WHAT IS REQUIRED -
Copy out every line of the data exactly.

DATA SEGMENT -
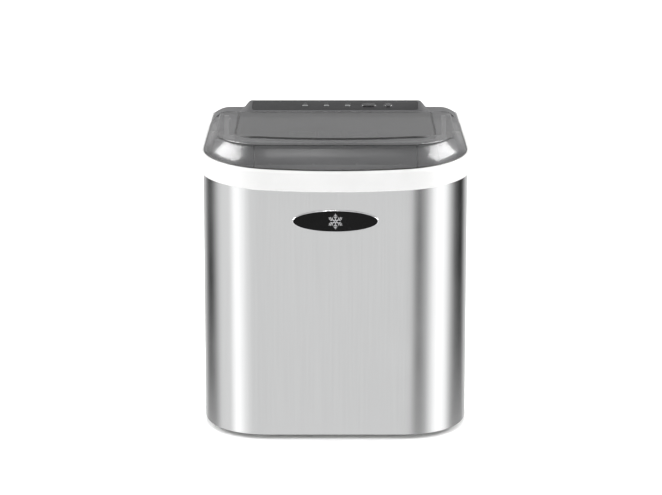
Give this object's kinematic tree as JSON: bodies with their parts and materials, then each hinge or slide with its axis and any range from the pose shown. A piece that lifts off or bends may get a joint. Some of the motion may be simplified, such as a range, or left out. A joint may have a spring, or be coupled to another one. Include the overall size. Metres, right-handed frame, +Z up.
{
  "type": "ice maker",
  "caption": "Countertop ice maker with a stainless steel cabinet, smoky hinged lid with a window, lift-out basket and scoop, tilting water tray and cooling plant.",
  "frame": {"origin": "middle of the footprint, on the worktop that the feet stand on", "axes": "+X to the right seen from the front, +Y towards the rear, +Z up; the front faces -Y"},
  "size_m": [0.29, 0.364, 0.3218],
  "materials": {
    "stainless_steel": "vertically brushed, satin",
    "white_plastic": "satin gloss",
    "smoky_plastic": "smoky clear, gloss",
    "charcoal_plastic": "fine texture",
    "black_plastic": "gloss",
    "black_enamel": "semi gloss enamel",
    "rubber": "matt",
    "bright_steel": "bright",
    "copper": "drawn copper tube",
    "aluminium": "mill finish",
    "circuit_board": "solder mask",
    "foam": "moulded foam",
    "clear_plastic": "clear, gloss",
    "lens": "frosted lens"
  },
  "bodies": {
    "cabinet": {"steel_wrap": "stainless_steel", "base_pan": "white_plastic", "top_collar": "white_plastic", "inner_tub": "white_plastic", "evaporator_cover": "white_plastic", "tray_bearing": "white_plastic", "hinge_bracket_left": "white_plastic", "hinge_bracket_right": "white_plastic", "drain_spout": "white_plastic", "side_grille_left": "charcoal_plastic", "side_grille_right": "charcoal_plastic", "rear_panel": "charcoal_plastic", "rear_cover": "charcoal_plastic", "control_panel": "charcoal_plastic", "tray_motor": "charcoal_plastic", "badge_plate": "black_plastic", "ice_sensor_left": "black_plastic", "ice_sensor_right": "black_plastic", "water_pump": "black_plastic", "fan_shroud": "black_plastic", "cord_gland": "black_plastic", "compressor": "black_enamel", "foot_front_left": "rubber", "foot_front_right": "rubber", "foot_rear_left": "rubber", "foot_rear_right": "rubber", "rear_screw_low_left": "bright_steel", "rear_screw_low_right": "bright_steel", "rear_screw_high_left": "bright_steel", "rear_screw_high_right": "bright_steel", "evaporator": "bright_steel", "hinge_pin_left": "bright_steel", "hinge_pin_right": "bright_steel", "gas_valve": "bright_steel", "filter_drier": "copper", "discharge_pipe": "copper", "suction_pipe": "copper", "liquid_pipe": "copper", "feed_pipe": "copper", "condenser": "aluminium", "fan_motor": "aluminium", "display_board": "circuit_board", "main_board": "circuit_board", "tub_insulation": "foam", "water_hose": "clear_plastic", "drain_hose": "clear_plastic", "indicator_add_water": "lens", "indicator_ice_full": "lens", "indicator_ice_size": "lens"},
    "lid": {"lid_shell": "smoky_plastic", "lid_window": "smoky_plastic"},
    "water_tray": {"water_tray": "clear_plastic", "ice_shovel": "white_plastic"},
    "fan": {"fan_blades": "white_plastic"},
    "ice_basket": {"ice_basket": "clear_plastic"},
    "ice_scoop": {"ice_scoop": "clear_plastic"},
    "select_button": {"select_button": "black_plastic"},
    "power_button": {"power_button": "black_plastic"},
    "drain_cap": {"drain_cap": "charcoal_plastic"}
  },
  "joints": [
    {"name": "lid_hinge", "type": "hinge", "parent": "cabinet", "child": "lid", "pos_m": [0, 0.025, 0.308], "axis": [-1, 0, 0], "range_deg": [0, 95]},
    {"name": "tray_tilt", "type": "hinge", "parent": "cabinet", "child": "water_tray", "pos_m": [0, -0.014, 0.222], "axis": [1, 0, 0], "range_deg": [0, 90]},
    {"name": "fan_spin", "type": "hinge", "parent": "cabinet", "child": "fan", "pos_m": [-0.098, 0.112, 0.112], "axis": [1, 0, 0], "continuous": true},
    {"name": "basket_lift", "type": "slide", "parent": "cabinet", "child": "ice_basket", "axis": [0, 0, 1], "range_m": [0, 0.085]},
    {"name": "scoop_lift", "type": "slide", "parent": "ice_basket", "child": "ice_scoop", "axis": [0, 0, 1], "range_m": [0, 0.06]},
    {"name": "select_press", "type": "slide", "parent": "cabinet", "child": "select_button", "axis": [0, 0.246, -0.9693], "range_m": [0, 0.0012], "stiffness_N_per_m": 300},
    {"name": "power_press", "type": "slide", "parent": "cabinet", "child": "power_button", "axis": [0, 0.246, -0.9693], "range_m": [0, 0.0012], "stiffness_N_per_m": 300},
    {"name": "drain_cap_pull", "type": "slide", "parent": "cabinet", "child": "drain_cap", "axis": [0, 1, 0], "range_m": [0, 0.016]}
  ]
}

EXPECTED OUTPUT -
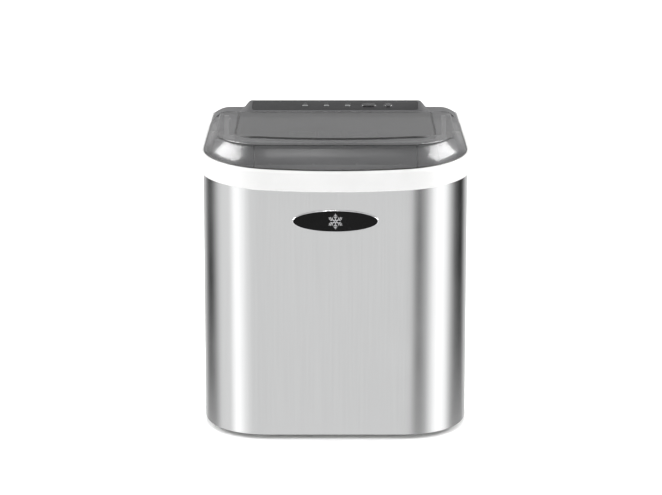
Give this object's kinematic tree as JSON: bodies with their parts and materials, then each hinge or slide with its axis and any range from the pose shown. A piece that lifts off or bends may get a joint. Some of the motion may be simplified, such as a range, or left out. A joint may have a spring, or be coupled to another one. Include the overall size. Metres, right-handed frame, +Z up.
{
  "type": "ice maker",
  "caption": "Countertop ice maker with a stainless steel cabinet, smoky hinged lid with a window, lift-out basket and scoop, tilting water tray and cooling plant.",
  "frame": {"origin": "middle of the footprint, on the worktop that the feet stand on", "axes": "+X to the right seen from the front, +Y towards the rear, +Z up; the front faces -Y"},
  "size_m": [0.29, 0.364, 0.3218],
  "materials": {
    "stainless_steel": "vertically brushed, satin",
    "white_plastic": "satin gloss",
    "smoky_plastic": "smoky clear, gloss",
    "charcoal_plastic": "fine texture",
    "black_plastic": "gloss",
    "black_enamel": "semi gloss enamel",
    "rubber": "matt",
    "bright_steel": "bright",
    "copper": "drawn copper tube",
    "aluminium": "mill finish",
    "circuit_board": "solder mask",
    "foam": "moulded foam",
    "clear_plastic": "clear, gloss",
    "lens": "frosted lens"
  },
  "bodies": {
    "cabinet": {"steel_wrap": "stainless_steel", "base_pan": "white_plastic", "top_collar": "white_plastic", "inner_tub": "white_plastic", "evaporator_cover": "white_plastic", "tray_bearing": "white_plastic", "hinge_bracket_left": "white_plastic", "hinge_bracket_right": "white_plastic", "drain_spout": "white_plastic", "side_grille_left": "charcoal_plastic", "side_grille_right": "charcoal_plastic", "rear_panel": "charcoal_plastic", "rear_cover": "charcoal_plastic", "control_panel": "charcoal_plastic", "tray_motor": "charcoal_plastic", "badge_plate": "black_plastic", "ice_sensor_left": "black_plastic", "ice_sensor_right": "black_plastic", "water_pump": "black_plastic", "fan_shroud": "black_plastic", "cord_gland": "black_plastic", "compressor": "black_enamel", "foot_front_left": "rubber", "foot_front_right": "rubber", "foot_rear_left": "rubber", "foot_rear_right": "rubber", "rear_screw_low_left": "bright_steel", "rear_screw_low_right": "bright_steel", "rear_screw_high_left": "bright_steel", "rear_screw_high_right": "bright_steel", "evaporator": "bright_steel", "hinge_pin_left": "bright_steel", "hinge_pin_right": "bright_steel", "gas_valve": "bright_steel", "filter_drier": "copper", "discharge_pipe": "copper", "suction_pipe": "copper", "liquid_pipe": "copper", "feed_pipe": "copper", "condenser": "aluminium", "fan_motor": "aluminium", "display_board": "circuit_board", "main_board": "circuit_board", "tub_insulation": "foam", "water_hose": "clear_plastic", "drain_hose": "clear_plastic", "indicator_add_water": "lens", "indicator_ice_full": "lens", "indicator_ice_size": "lens"},
    "lid": {"lid_shell": "smoky_plastic", "lid_window": "smoky_plastic"},
    "water_tray": {"water_tray": "clear_plastic", "ice_shovel": "white_plastic"},
    "fan": {"fan_blades": "white_plastic"},
    "ice_basket": {"ice_basket": "clear_plastic"},
    "ice_scoop": {"ice_scoop": "clear_plastic"},
    "select_button": {"select_button": "black_plastic"},
    "power_button": {"power_button": "black_plastic"},
    "drain_cap": {"drain_cap": "charcoal_plastic"}
  },
  "joints": [
    {"name": "lid_hinge", "type": "hinge", "parent": "cabinet", "child": "lid", "pos_m": [0, 0.025, 0.308], "axis": [-1, 0, 0], "range_deg": [0, 95]},
    {"name": "tray_tilt", "type": "hinge", "parent": "cabinet", "child": "water_tray", "pos_m": [0, -0.014, 0.222], "axis": [1, 0, 0], "range_deg": [0, 90]},
    {"name": "fan_spin", "type": "hinge", "parent": "cabinet", "child": "fan", "pos_m": [-0.098, 0.112, 0.112], "axis": [1, 0, 0], "continuous": true},
    {"name": "basket_lift", "type": "slide", "parent": "cabinet", "child": "ice_basket", "axis": [0, 0, 1], "range_m": [0, 0.085]},
    {"name": "scoop_lift", "type": "slide", "parent": "ice_basket", "child": "ice_scoop", "axis": [0, 0, 1], "range_m": [0, 0.06]},
    {"name": "select_press", "type": "slide", "parent": "cabinet", "child": "select_button", "axis": [0, 0.246, -0.9693], "range_m": [0, 0.0012], "stiffness_N_per_m": 300},
    {"name": "power_press", "type": "slide", "parent": "cabinet", "child": "power_button", "axis": [0, 0.246, -0.9693], "range_m": [0, 0.0012], "stiffness_N_per_m": 300},
    {"name": "drain_cap_pull", "type": "slide", "parent": "cabinet", "child": "drain_cap", "axis": [0, 1, 0], "range_m": [0, 0.016]}
  ]
}